Despite that, Kyler Murray has graded out decently well. He's currently 18th in Passing NEP per drop back out of 33 quarterbacks with at least 30 drop backs, and that includes his wretched first half against the Lions. Pair that with the team's massive passing volume, and Murray is a cash-game option at $7,200.

The same is true with all of his skill-position guys, starting off with the aforementioned Johnson.

Johnson had to exit Week 2 due to a wrist injury, and he wound up missing about a quarter. But back in Week 1, Johnson had 18 carries and 7 targets, one of which was downfield and resulted in a touchdown. He played 86.4% of the snaps in that one, so this dude is a workhorse but checks in with a salary of just $7,000. He has practiced in full both days this week, so the wrist isn't an issue.
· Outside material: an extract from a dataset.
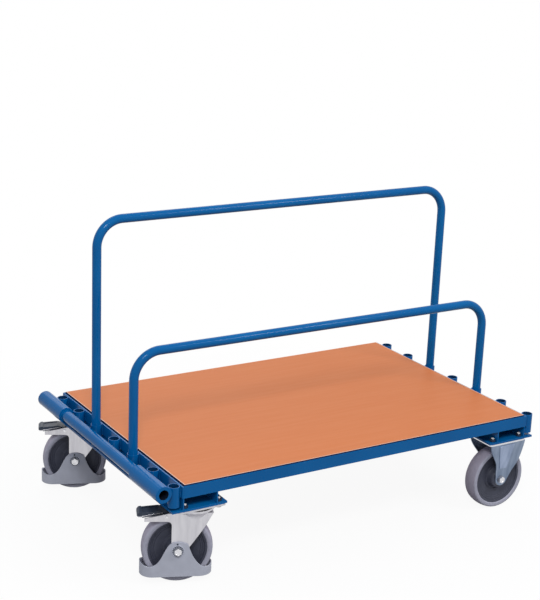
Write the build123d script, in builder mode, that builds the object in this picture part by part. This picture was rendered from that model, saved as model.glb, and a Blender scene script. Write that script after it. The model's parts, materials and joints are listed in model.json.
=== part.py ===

Once you consider his salary, Johnson is arguably the most attractive back on the Week 3 main slate.

We can also target the receivers here in Larry Fitzgerald and Christian Kirk.

Because the Cardinals have thrown more than any team in football through two weeks, looking at market shares here might sell those two a bit short. A 25% market share in a pass-happy offense is wildly different than one in a ground-and-pound scheme. The raw target totals here show how tasty Fitzgerald's and Kirk's workloads have been.

In 2019 Overall Targets Deep Targets RZ Targets
Larry Fitzgerald 24 7 5
Christian Kirk 20 6 2

They're getting tons of volume, and a lot of it is down the field. Both of these guys are just $5,900 on FanDuel, which is a screaming bargain.

Because Fitzgerald's overall volume has been higher, he's the guy we should covet for cash games, and he should sit higher on our tournament wishlist. But Kirk may be a bit less popular, so there's value in him, too.

All four of Murray, Johnson, Fitzgerald, and Kirk are in play for cash games and tournaments alike; we just have to decide whom we should prioritize. We don't want to get too much exposure to one team because the offensive-line concerns here are still lingering, and the Panthers' defense isn't some pushover. Overall, Johnson and Fitzgerald are the highest-end standout plays, followed by Murray and Kirk, but they're all worthy of looks in all formats.